In May, I highlighted the work of outstanding Cambodian photographer Mak Remissa (right), so I was pleased to see the following interview with Mak appear in the latest edition of the magazine TouchStone, the quarterly publication of my friends at Heritage Watch. Read my blog post on Mak here.
The importance of photography for Cambodia
Mark Remissa works as a freelance photographer and is one of Cambodia’s leading photographers. Born in 1970, Remissa found his calling after enrolling at the Royal University of Fine Arts to study painting. In 1993, the French association Arts Cambodge offered photography classes to the students and this short training session would change his life. Whilst most people at the time viewed photography as a low-skilled career with little revenue, Remissa was intrigued. Looking for work after graduation he ended up at the then French-language newspaper Le Mekong working as a photojournalist.
Q. What inspired you to study the arts, and more specifically painting?
A. The Khmer Rouge, one of the bloodiest mass murdering regimes in the history of mankind, killed everyone that had higher education. Some survived, like the painter Mr Vann Nath who used his paintings skills to record all the killing and torturing activities of the Khmer Rouge, was not killed. For that reason I realized art is a skill that is useful for everyone and everywhere in the world.
Q. Do you work only in Cambodia or abroad as well? And have you held any exhibition, nationally and internationally?
A. I was given the opportunity in 1997 to study photojournalism in Thailand which allowed me to come back and start as a freelance photographer. As a freelance photographer I had clients from various parts of Cambodia and the world, including UNDP, UNESCO, PLAN, REUTERS, Bates, etc. Since coming back from studying in Thailand I have travelled all over the world to capture pictures for the world to see. I have also done many exhibitions of my photos nationally, and internationally – Canada, USA. In 1997, I won first and third prize at the National Photo-Journalism competition.
Q. What do you think that made you become so successful?
A. Besides the experience and good skills that I have, my success has been made possible by two reasons; one is because I am Cambodian. International firms, as well as NGOs love to hire a Cambodian for jobs in Cambodia, as long as you have the skills they need. They understand that no one understands Cambodia better than the Cambodians themselves. Second reason is because I ask lower prices for my photos than foreigners ask!
Q. So what does it mean to be a Cambodian artist?

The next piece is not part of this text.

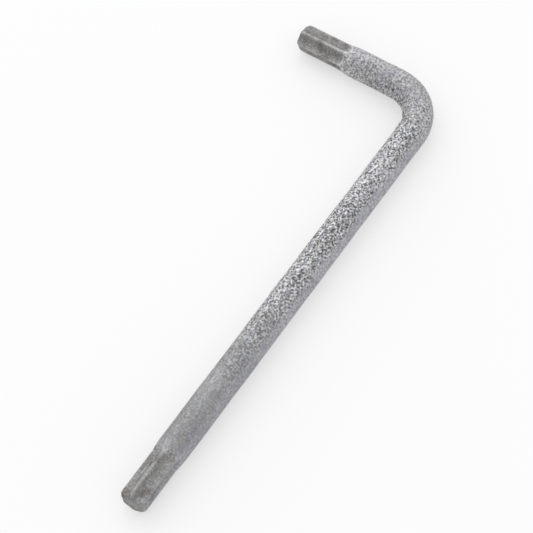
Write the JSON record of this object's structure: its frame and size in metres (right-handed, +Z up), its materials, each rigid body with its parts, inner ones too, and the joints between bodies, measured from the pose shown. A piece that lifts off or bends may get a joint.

A. Cambodians have to wake up and realize that we Cambodians are of no less value than the foreigners. We might not be as good as them at something, but we might be better at something else. For instance, when I offered photo classes no one would come to learn because I am just another Cambodian, which would not have been the case if I was a foreigner. That’s the psychological thought that most Cambodians have. But I am very proud to be a Cambodian artist. I am the pioneer in this profession and I am very proud. I only wish that all other Cambodian artists feel the same as me.
Q. What have you done to help bring this profession to the attention of the young generation?
A. I have given lectures at the Royal University of Phnom Penh and put up many exhibitions to show the values of professional photographers. In the future, I plan to open a photography school, where I hope I will pass on my knowledge and skills to many more people. I am really worried that after my professional life is over, there will be no one to continue.